A 2014 Tesla Model S driving on Autopilot rear-ended a Culver City fire truck that was parked in the high-occupancy vehicle lane on Interstate 405.

Enlarge / A 2014 Tesla Model S driving on Autopilot rear-ended a Culver City fire truck that was parked in the high-occupancy vehicle lane on Interstate 405. (credit: Culver City Firefighters Local 1927 / Facebook)

Tesla’s lousy week continues. On Tuesday, the electric car maker posted its quarterly results showing precipitous falls in sales and profitability.
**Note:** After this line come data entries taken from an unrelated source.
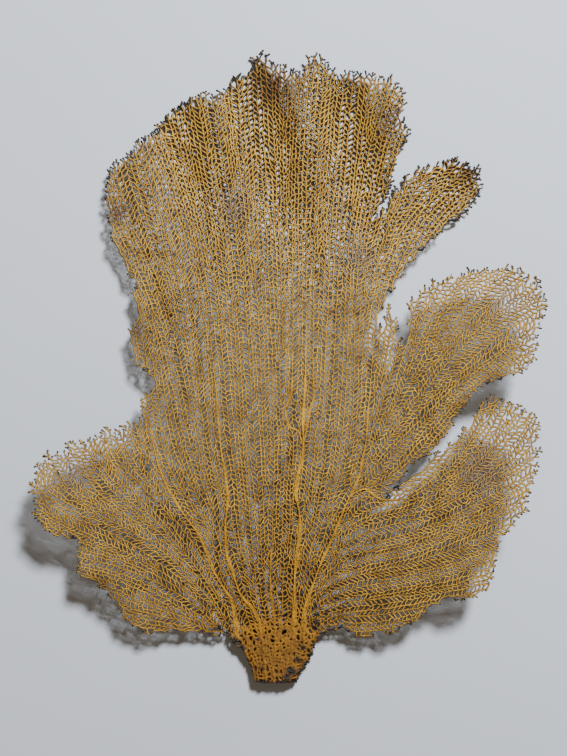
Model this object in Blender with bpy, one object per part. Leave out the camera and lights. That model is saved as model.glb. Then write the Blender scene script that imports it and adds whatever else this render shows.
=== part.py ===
"""A dried sea fan, lying on its back.

It is one colony of horny coral: a short flattened stem, cut off flat, and six blades of net that part
at its main forks. The strands of the net run out from the stem along the grain, fork where they drift
apart, and are tied by short cross strands. Here the net is drawn about three times coarser than life.

Lengths are in millimetres and become metres as each mesh is made. The plan is the fan seen from
straight above, +X to the right and +Y towards the crown. The relief is the height of the middle of
the net over the surface that the fan lies on.
"""
import math
import random

import bpy
import numpy as np

METRES = 0.001                      # metres in a millimetre

# The picture that the outline was read from by hand, in pixels, and its scale
MM_PER_PIXEL = 0.75
VIEW_AXIS = (283.5, 378.0)          # the pixel straight below the eye
VIEW_HEIGHT = 787.0                 # height of the eye over the surface
MIDDLE = (1.1, 8.1)                 # plan place of the middle of the fan's box, from the view axis

# The net
PITCH = 15.2                        # between strands, across the grain
CELL = 18.5                         # between cross strands, along the grain
STRAND_HALF_WIDTH = 2.3
LINK_HALF_WIDTH = 2.07               # of a cross strand
STRAND_HALF_THICKNESS = 1.35
RIB_HALF_THICKNESS = 2.6
RIB_FULL = 0.5                      # share wider than a strand at which a rib is fully thick
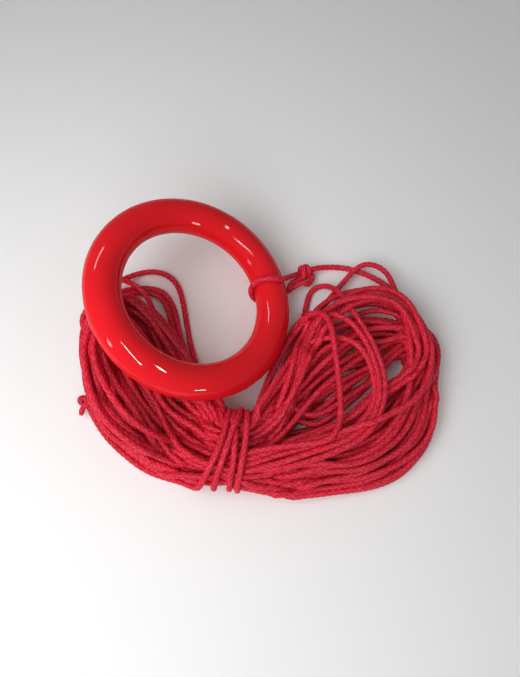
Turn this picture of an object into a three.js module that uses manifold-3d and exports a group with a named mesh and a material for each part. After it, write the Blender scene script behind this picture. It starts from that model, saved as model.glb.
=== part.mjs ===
// A rescue quoit: a small buoyant throwing ring, tied to a long braided line.
// The line is made up as a hank that is pinched at its waist by turns of itself.
// Units are millimetres, +Z is up, and the hank lies on the plane z = 0.
// The origin is on that plane, under the turns that bind the hank's waist.
import * as THREE from 'three';
import { mergeVertices } from 'three/addons/utils/BufferGeometryUtils.js';
import Module from 'manifold-3d';

// The ring
const ringOuterDiameter = 170;
const tubeDiameter = 28;
const shellThickness = 3;
const ventDiameter = 6;
const ventAngle = 110;

// The line
const lineDiameter = 4.5;
const gap = 0.3;

// How the ring lies: its centre over the plane, its tilt, and the way its low side points (degrees)
// The line that passes under the low side holds it off the plane.
const ringPlace = [-26, 119];
const lowSideHeight = 6;
const ringTilt = 26.6;
const lowSideHeading = 5.75;
const tieAngle = 15;

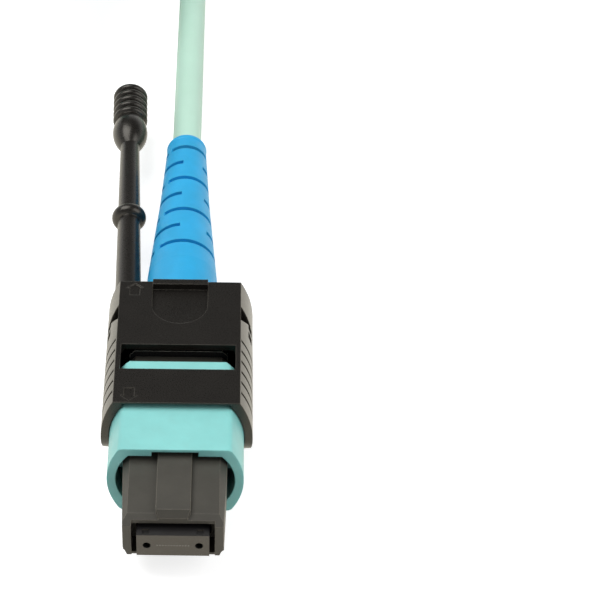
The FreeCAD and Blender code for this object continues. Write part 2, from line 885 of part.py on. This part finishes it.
def main():
    os.makedirs("parts", exist_ok=True)
    near, far, rear, far_place = cable_layout()
    nodes = connector()
    for name, shape in list(nodes.items()):
        nodes["far_" + name] = shape.translated(far_place)
    nodes["cable_run"], near_length = routed_tube(near, cable_radius)
    nodes["cable_hank"] = cable_hank(rear)
    nodes["hank_tie"] = hank_tie(rear)
    nodes["far_cable_run"], far_length = routed_tube(far, cable_radius)
    print("hank's rear fold centre", round(rear, 3), "far plug at", far_place)
    print("free runs", round(near_length, 1), round(far_length, 1))
    for name, shape in nodes.items():
        shape.exportStep("parts/" + name + ".step")


main()
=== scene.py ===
"""Looks for a push-pull multi-fibre cable connector: plastics, metal, rubber, cable and studio."""

import json
import math

import bmesh
import bpy
from mathutils import Matrix, Vector

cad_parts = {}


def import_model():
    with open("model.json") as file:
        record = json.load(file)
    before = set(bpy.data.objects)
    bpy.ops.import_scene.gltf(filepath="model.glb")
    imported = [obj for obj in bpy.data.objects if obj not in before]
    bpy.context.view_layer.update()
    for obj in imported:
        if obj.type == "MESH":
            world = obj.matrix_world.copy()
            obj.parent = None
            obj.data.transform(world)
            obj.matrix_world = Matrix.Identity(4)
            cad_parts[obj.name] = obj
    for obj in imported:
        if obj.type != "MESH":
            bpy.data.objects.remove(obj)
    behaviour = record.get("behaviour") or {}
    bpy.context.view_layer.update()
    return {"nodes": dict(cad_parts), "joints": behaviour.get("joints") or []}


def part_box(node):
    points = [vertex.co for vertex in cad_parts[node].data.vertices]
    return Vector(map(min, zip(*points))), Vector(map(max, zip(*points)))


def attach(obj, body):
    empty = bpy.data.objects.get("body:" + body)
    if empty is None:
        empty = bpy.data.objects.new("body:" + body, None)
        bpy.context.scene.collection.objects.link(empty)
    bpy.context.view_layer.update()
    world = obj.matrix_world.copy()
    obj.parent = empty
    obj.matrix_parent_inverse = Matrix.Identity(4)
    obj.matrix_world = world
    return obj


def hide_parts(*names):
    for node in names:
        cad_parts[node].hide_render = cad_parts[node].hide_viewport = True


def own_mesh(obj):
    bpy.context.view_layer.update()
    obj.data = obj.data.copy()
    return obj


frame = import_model()

MM = 0.001

# ---- cable -------------------------------------------------------------------
CABLE_DIAMETER = 3.0 * MM

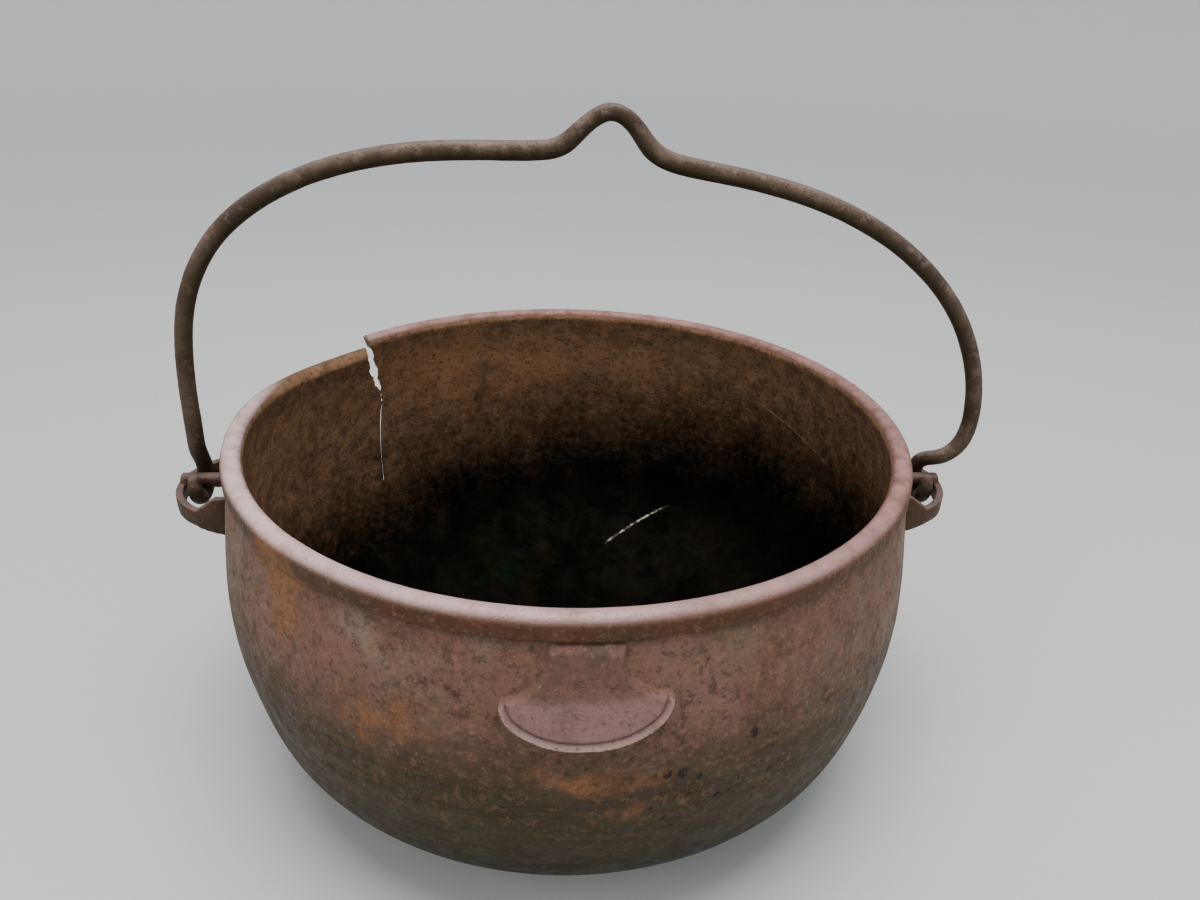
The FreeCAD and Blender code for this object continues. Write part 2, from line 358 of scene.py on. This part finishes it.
outside = 1 - shell_side
rust = outside * spots(RUST_OUTSIDE) + shell_side * spots(RUST_INSIDE)
# Real wear outside, plus the lip's painted glint in the same channel.
wear_and_lip_glint = outside * spots(WORN_OUTSIDE) + smooth(212, 217, height) * spots(LIP_GLINT_SPOTS)
pits = outside * spots(PITTED)
paint(pot, "zones", np.stack([shell_side, np.clip(rust, 0, 1), np.clip(wear_and_lip_glint, 0, 1)], axis=1))
lip_top = smooth(214.5, 218.6, height)
paint(pot, "marks", np.stack([lip_top, lug_mask[oi, oj], np.clip(pits, 0, 1)], axis=1))
paint(pot, "lug", np.stack([lug_foot[oi, oj], lug_bead[oi, oj], lug_line[oi, oj]], axis=1))
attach(pot, "pot")
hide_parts("pot_body")


# ------------------------------------------------------------------ bail handle

EYE_X = 222.0
EYE_R = 10.1
HINGE_Z = 174.0
LEFT_LEG = [(-EYE_X, EYE_R, 178.5), (-221.8, 7, 186), (-221.2, 1, 194), (-220.3, 0, 206)]
ARCH = [
    (-220, 242), (-215, 284), (-196, 320), (-166, 344), (-131, 359), (-95, 367), (-58, 369.5), (-21, 369),
    (-7, 371.5), (1, 380.5), (16, 393), (30, 384.5), (37, 372), (49, 364.5), (72, 361), (111, 354),
    (151, 341), (190, 319), (224, 286), (241, 250), (246, 225),
]
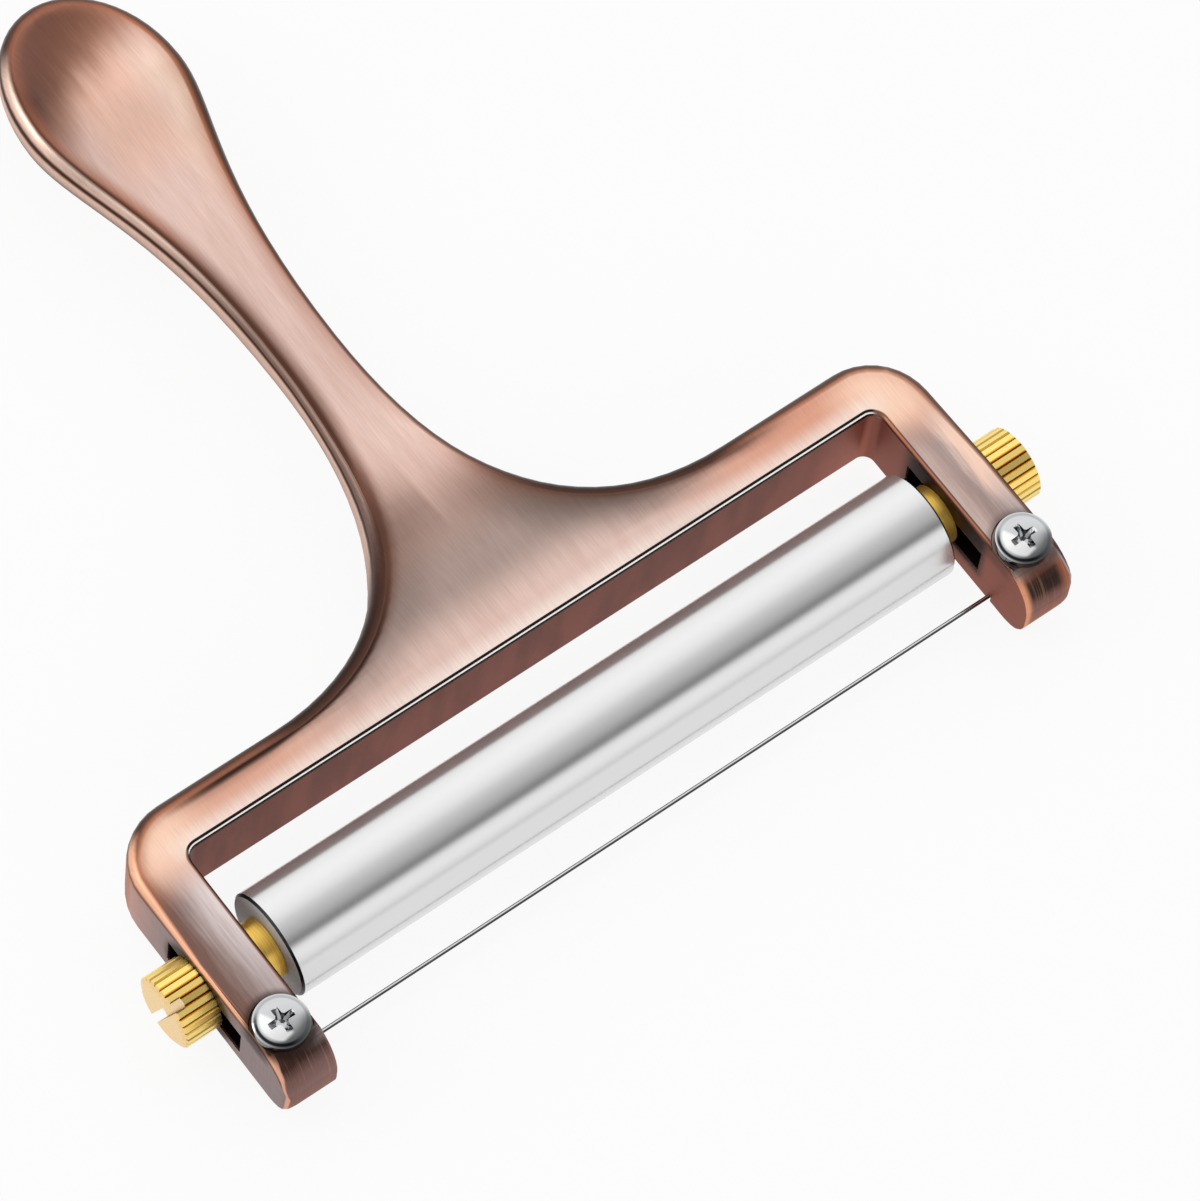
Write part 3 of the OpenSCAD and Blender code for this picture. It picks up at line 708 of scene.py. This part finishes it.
# %% Distance from the outline
MOUTH_TOP = 15.2
AT_SIDE = 0.2 * MM
FACES_FRONT = 0.03
PARTS = 8
shape = bmesh.new()
shape.from_mesh(casting.data)
outline = []
for edge in shape.edges:
    a, b = (vert.co for vert in edge.verts)
    mid = (a + b) / 2
    outside = ((mid.y - axis_y) / MM > MOUTH_TOP
               or frame_high[0] - abs(mid.x) < AT_SIDE
               or mid.y - frame_low[1] < AT_SIDE)
    front = [face.normal.z > FACES_FRONT for face in edge.link_faces]
    if outside and front.count(True) == 1:
        outline += [a.lerp(b, k / PARTS) for k in range(PARTS + 1)]
shape.free()
finder = KDTree(len(outline))
for index, point in enumerate(outline):
    finder.insert((point.x, point.y, 0), index)
finder.balance()
inset_mm = casting.data.attributes.new("inset_mm", "FLOAT", "POINT")
for index, vert in enumerate(casting.data.vertices):
    inset_mm.data[index].value = finder.find((vert.co.x, vert.co.y, 0))[2] / MM
print("outline of", len(outline), "points")

# %% [markdown]
# ## The roller
#
# The tube is copied so that its faced ends and the rims between them and the barrel can have
# their own finish, the rims a painted dark reflection. Which face is which follows from how far
# it points along the axis.

# %% Roller with faced ends
END_POINTS = 0.9
RIM_POINTS = 0.3
roller = merged_copy("roller_tube", "roller")
bpy.ops.object.shade_smooth_by_angle(angle=math.radians(30))
roller.data.materials.clear()
for finish in (satin_aluminium, faced_aluminium, rim_dark_reflection):
    roller.data.materials.append(finish)
for face in roller.data.polygons:
    along = abs(face.normal.x)
    face.material_index = 1 if along > END_POINTS else 2 if along > RIM_POINTS else 0
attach(roller, "roller")
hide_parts("roller_tube")
print("roller", len(roller.data.polygons), "faces")

# %% [markdown]
# ## Finishes on the other solids
#
# The turned and milled pieces keep their solids, which are true surfaces already, and get
# their metals.

# %% Finishes on the other solids
for name, finish in {
    "left_stub_axle": turned_brass,
    "right_stub_axle": turned_brass,
    "left_thumbscrew": knurled_brass,
    "right_thumbscrew": knurled_brass,
    "left_tension_screw": chromed_steel,
    "right_tension_screw": chromed_steel,
    "left_wire_nut": turned_brass,
    "right_wire_nut": turned_brass,
    "cutting_wire": drawn_steel,
}.items():
    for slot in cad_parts[name].material_slots:
        slot.material = finish
    print(name, "gets", finish.name)

# %% [markdown]
# ## Floor
#
# The floor is white paper. Part of its white shows by itself to the camera and in the metals,
# and the rest is lit, so that it keeps the object's soft shadow. It lies a hair below the
# lowest solid, so that nothing sinks into it.

# %% Floor
FLOOR_SIZE = 16.0
FLOOR_GAP = 0.02 * MM
OWN_WHITE = 0.9
bpy.ops.object.select_all(action="DESELECT")
bpy.ops.mesh.primitive_plane_add(size=FLOOR_SIZE, location=(0, 0, cad_box[0][2] - FLOOR_GAP))
floor = bpy.context.object
floor.name = "floor"
paper = bpy.data.materials.new("white_paper")
paper.use_nodes = True
tree = paper.node_tree
shader = tree.nodes["Principled BSDF"]
shader.inputs["Base Color"].default_value = linear("f6f6f6")
shader.inputs["Roughness"].default_value = 0.9
glow = add(tree, "ShaderNodeEmission", {"Color": linear("ffffff"), "Strength": 1.0})
rays = add(tree, "ShaderNodeLightPath").outputs
seen = calc("MAXIMUM", rays["Is Camera Ray"],
            calc("MAXIMUM", rays["Is Glossy Ray"], rays["Is Transmission Ray"]))
both = {0: times(seen, OWN_WHITE), 1: shader.outputs[0], 2: glow.outputs[0]}
shared = add(tree, "ShaderNodeMixShader", both)
tree.links.new(shared.outputs[0], tree.nodes["Material Output"].inputs["Surface"])
floor.data.materials.append(paper)
print("floor", FLOOR_SIZE, "m wide at", floor.location.z)

# %% [markdown]
# ## Light
#
# The studio is a tent of white cloth over the table, lit from outside. It is brightest behind
# the handle and dims over the top towards a narrow dark gap between two cloths in front. Below
# the gap it is bright again, and low down on both sides it dims a little. The tent is the
# world, coloured by the angle at which a ray leaves, from behind the handle (-90 degrees) over
# the top (0) to the front (90). Each stop gives an angle and how bright the cloth is there.

# %% Tent
TENT = [(-90, 0.8), (-76, 1.1), (-48, 1.2), (-32, 1.12), (-20, 1.04), (-5, 0.76),
        (8, 0.58), (20, 0.46), (30, 0.26), (36, 0.07), (42, 0.07), (48, 0.75),
        (54, 1.1), (70, 1.1), (82, 0.9), (90, 0.6)]
world = bpy.data.worlds.new("tent")
bpy.context.scene.world = world
world.use_nodes = True
tree = world.node_tree
ray_y, ray_z = split(add(tree, "ShaderNodeTexCoord").outputs["Generated"])[1:]
angle = calc("ARCTAN2", times(ray_y, -1.0), ray_z)
first, last = TENT[0][0], TENT[-1][0]
feeds = {"Value": angle, "From Min": math.radians(first), "From Max": math.radians(last)}
share = add(tree, "ShaderNodeMapRange", feeds)
cloth = add(tree, "ShaderNodeValToRGB", {"Fac": share.outputs[0]})
elements = cloth.color_ramp.elements
elements.remove(elements[1])
for index, (degrees, bright) in enumerate(TENT):
    at = (degrees - first) / (last - first)
    stop = elements.new(at) if index else elements[0]
    stop.position = at
    stop.color = (bright, bright, bright, 1.0)
tree.links.new(cloth.outputs[0], tree.nodes["Background"].inputs["Color"])
print("tent with", len(elements), "shades")

# %% [markdown]
# One weak lamp, behind the handle on the left arm's side, gives the tent's even light a little
# direction.

# %% Lamp
LAMP_PLACE = Vector((-0.75, 0.55, 0.65))
LAMP_SIZE = 0.6
LAMP_POWER = 1.6
lamp_data = bpy.data.lights.new("key", "AREA")
lamp_data.shape = "RECTANGLE"
lamp_data.size = LAMP_SIZE
lamp_data.size_y = LAMP_SIZE
lamp_data.energy = LAMP_POWER
lamp = bpy.data.objects.new("key", lamp_data)
lamp.location = LAMP_PLACE
lamp.rotation_euler = (-LAMP_PLACE).to_track_quat("-Z", "Y").to_euler()
bpy.context.scene.collection.objects.link(lamp)
bpy.context.scene.view_settings.view_transform = "Standard"
print("lamp of", LAMP_POWER, "W at", LAMP_PLACE.length, "m")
Today, we’ve learned that the National Highway Traffic Safety Administration is concerned that Tesla’s massive recall to fix its Autopilot driver assist—which was pushed out to more than 2 million cars last December—has not actually made the system that much safer.

NHTSA’s Office of Defects Investigation has been scrutinizing Tesla Autopilot since August 2021, when it opened a preliminary investigation in response to a spate of Teslas crashing into parked emergency responder vehicles while operating under Autopilot.

In June 2022, the ODI upgraded that investigation into an engineering analysis, and in December 2023, Tesla was forced to recall more than 2 million cars after the analysis found that the car company had inadequate driver-monitoring systems and had designed a system with the potential for “foreseeable misuse.”